Now this is scary. The guardian reports that Chinese banks lend 740 bln yuan in December.
China banks lend 740 bln yuan in December
Reuters, Monday January 12 2009
BEIJING, Jan 12 (Reuters) - China's banks granted a whopping 740 billion yuan ($108.3 billion) in new local-currency loans in December, the biggest monthly increase since January, the Shanghai Securities News reported on Monday.
The surge, up from 476.9 billion yuan in November and just 48.5 billion yuan in December 2007, shows that banks heeded the government's call to ramp up lending as part of its strategy for stimulating the economy, the official paper said.
As a result of the burst of lending last month, outstanding yuan loans at the end of 2008 exceeded 30 trillion yuan, up 19 percent from a year earlier, the paper said.
Forecasts of economists polled by Reuters centre on a 16.5 percent rise in yuan loans from a year earlier. [ID:nPEK32088]
Citing unidentified authoritative sources, the Shanghai Securities News said new yuan loans in 2008 totalled 4.88 trillion yuan, up from 3.63 trillion yuan in 2007.
Loan growth in December 2007 was particularly weak because the central bank had clamped down hard on credit in an effort to slow investment growth and cap inflation.
The reported increase in December would be second only to the jump of 803.6 billion yuan in January when banks rushed to book new loans to take advantage of the opening of new lending quotas.
To support the government's efforts to boost the flagging economy, the central bank scrapped lending limits in early November and has cut interest rates five times since mid-September.
It has also lowered banks' required reserves four times over the same period to encourage banks to help finance a two-year, 4 trillion yuan ($585 billion) stimulus package aimed at bolstering growth dented by the global financial crisis. ($1=6.835 Yuan) (Reporting by Langi Chiang; Editing by Alan Wheatley and Ken Wills)

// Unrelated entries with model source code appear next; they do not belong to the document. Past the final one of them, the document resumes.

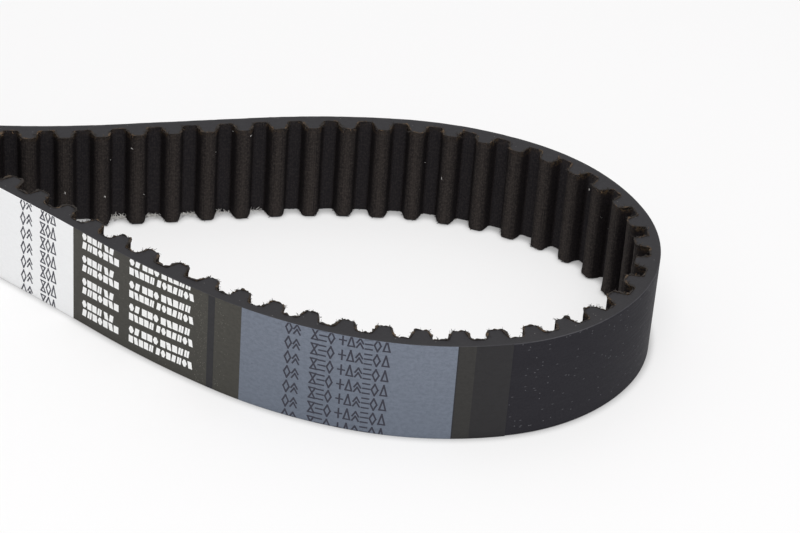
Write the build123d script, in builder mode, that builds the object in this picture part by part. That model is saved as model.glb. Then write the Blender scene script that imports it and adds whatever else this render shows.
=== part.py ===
from build123d import *
import os
from math import cos, radians, sin, tan

# An endless toothed timing belt that stands on its cut edge and is pinched at the middle, so that its loop
# has two round lobes and a narrow waist. Z is across the belt, and X runs along the loop's longer axis.
# The loop looks the same after half a turn about Z. The origin is on that axis, on the standing surface.
# Distances along the belt are counts of teeth on the pitch line, from the waist, with the teeth on the right.
# Depths are measured from the pitch line: positive towards the teeth, negative towards the smooth back.

# Belt, in millimetres and degrees
PITCH = 9.525
WIDTH = 28.6
LAND_DEPTH = 0.686
BACK_THICKNESS = 2.7
TOOTH_HEIGHT = 3.75
TIP_WIDTH = 3.0
FLANK_ANGLE = 20.0
TIP_RADIUS = 0.65
ROOT_RADIUS = 1.0
FABRIC = 0.25
CORD_PLY = 0.7
CORD_MARGIN = 1.0
LABEL_THICKNESS = 0.1

# Loop: the turn over each stretch of 4 teeth along one half of it, from one side of the waist to the other
STRETCH_TEETH = 4
STRETCH_TURNS = (9.3, -0.3, -11.6, -25.6, -41.3, -54.1, -43.1, -26.0, -19.4, -8.9, 2.5, 38.5)
START_HEADING = 13.74

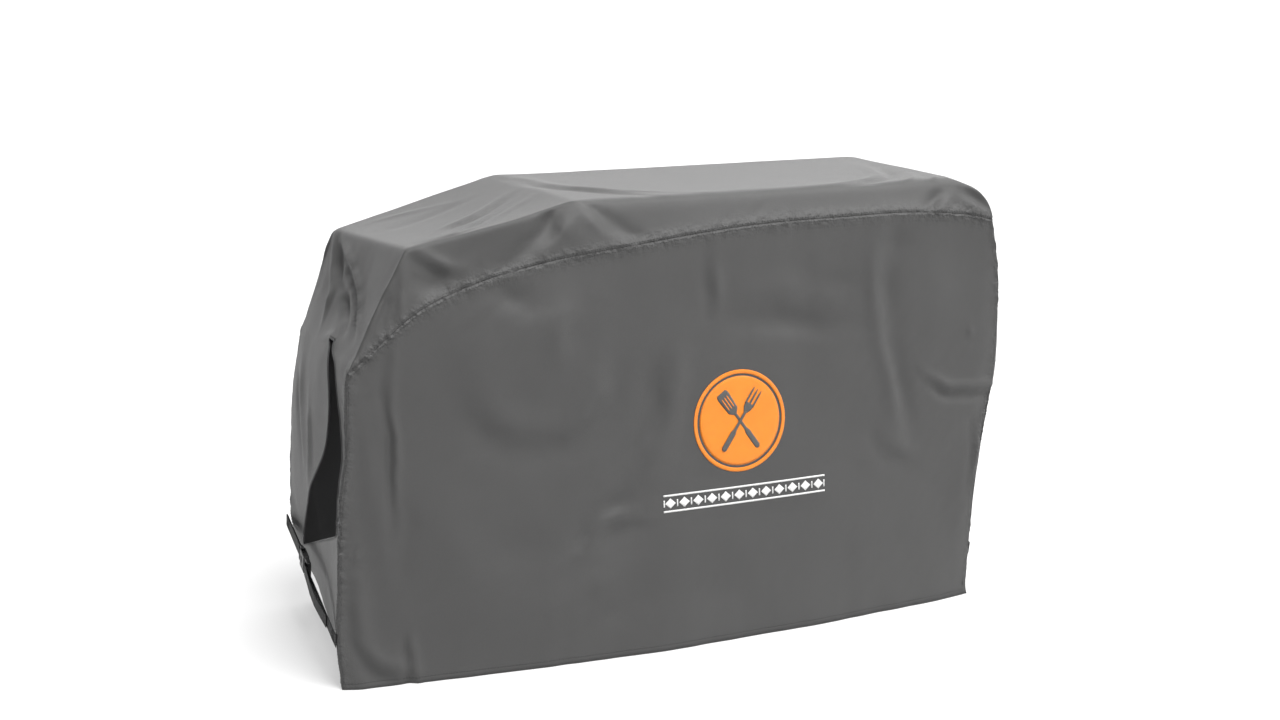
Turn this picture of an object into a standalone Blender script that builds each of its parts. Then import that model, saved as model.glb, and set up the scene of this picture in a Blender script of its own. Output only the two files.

My reaction: Wow. Chinese banks have certainly heeded the government's call to ramp up lending.
I will go into it in detail in my next entry, but for now consider the following:
1) China's economy shrinking as exports fall (which means the money supply is growing waaay faster than the economy)
2) Rampant money printing due to 40 billion trade surplus.
3) China has halted its sterilization efforts (selling bills to mop up all that printed cash)
4) Banks are flooding the economy with new loans, as China's central bank lifts restrictions on lending.
5) The Chinese money supply is moving at a crawl due to overblown "deflation fears".
6) The is very little actual debt deflation happening (Chinese money supply is not shrinking due to a gigantic pile of bad debt, like in the US)
Conclusion: China is setting itself up for hyperinflation in the very near future. At that point, it will be confronted with a choice:
A) Watch millions of Chinese starve as hyperinflation wipes out their life savings.
B) Drop the dollar peg and aggressively sell off its dollar holdings to restore stability to its currency.
Which one do you think China will choose?